The committee reported CS for SB 948 favorably after adopting a strike-all that narrows scope and adds voluntary neighborhood opt-outs; sponsors said it will expand starter-home supply while cities, counties and environmental groups warned it preempts local planning and could cause infrastructure and legal problems.

Senators reported CS for SB 9 48 (the Florida Starter Homes Act as amended) favorably after a lengthy debate and dozens of public comments for and against the measure.

Sponsors said the strike-all narrows and clarifies the bill's original goals: to increase starter-home supply by reforming minimum-lot rules, streamlining administrative approvals, and enabling smaller, lower-cost single-family products and off-site construction. Chair McLean and the sponsor described changes that allow neighborhood governing documents (HOAs, condo/co-op covenants and deed restrictions) to opt out, define starter-home and residential-lot terms, and exclude septic tanks when defining public sewer for the measure's purposes.

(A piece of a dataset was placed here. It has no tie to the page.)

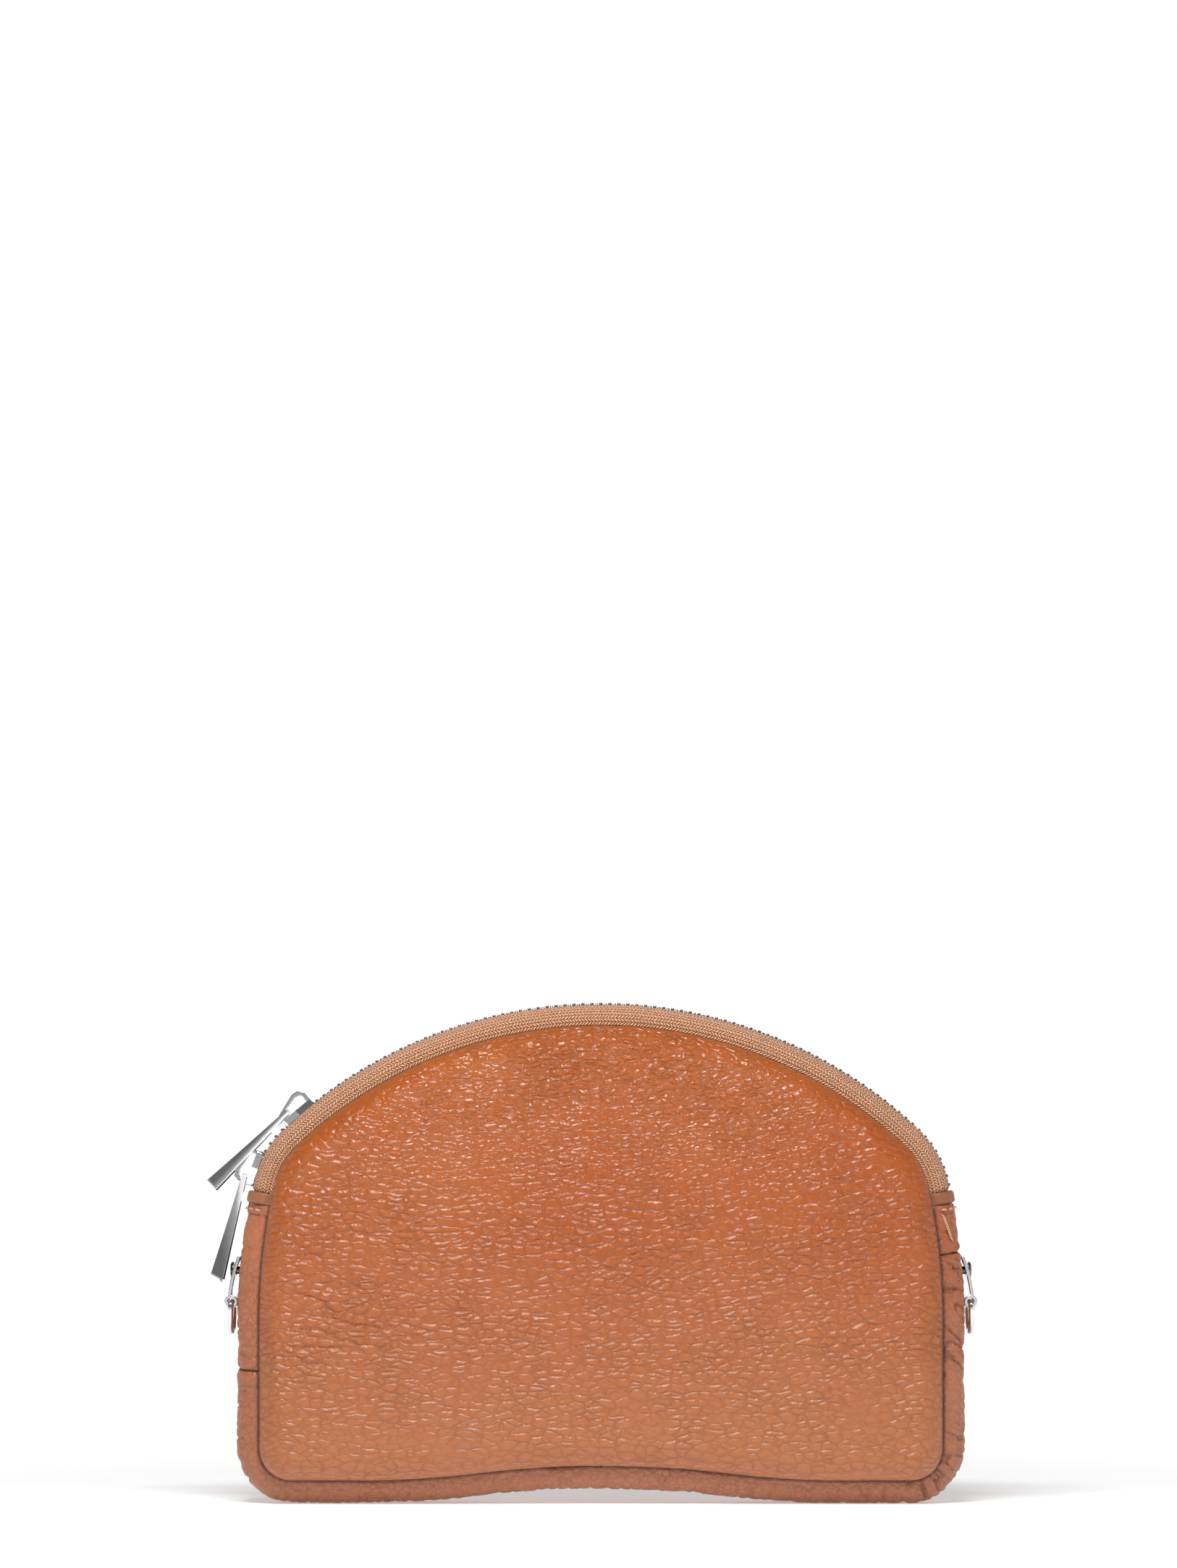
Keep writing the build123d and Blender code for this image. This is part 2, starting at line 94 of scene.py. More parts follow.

Why it matters: Supporters including Gainesville and housing-advocacy speakers said the provisions could increase production of smaller, more affordable single-family homes. Sam Staley of Florida State University’s DeVoe Moore Center told the committee SB 948 “is going to increase the number of starter homes” and highlighted off-site construction as a cost reducer. Brian Eastman, a Gainesville city commissioner, described local reforms (reduced lot sizes and setbacks) that produced new lots and argued regional coordination is needed.

Opponents including the Florida League of Cities, Florida Association of Counties, environmental groups and several local officials warned the bill imposes a statewide zoning regime on cities and counties, risks outpacing infrastructure, eliminates public participation for many administrative approvals, and contains retroactive language and an attorney-fee incentive that may invite litigation. The League’s testimony noted the bill could invalidate existing local development protections, including those related to flood protection and water quality.

Sponsor response and next steps: Committee sponsors said they will continue to work with stakeholders to address concerns and refine the language as the bill advances. The committee reported the bill favorably; sponsors emphasized commitment to stakeholder collaboration before subsequent committee stops and floor consideration.

What to watch: Changes to public-participation provisions, retroactivity language, and infrastructure safeguards (stormwater, flood, transportation) are likely subjects of amendment in later stages.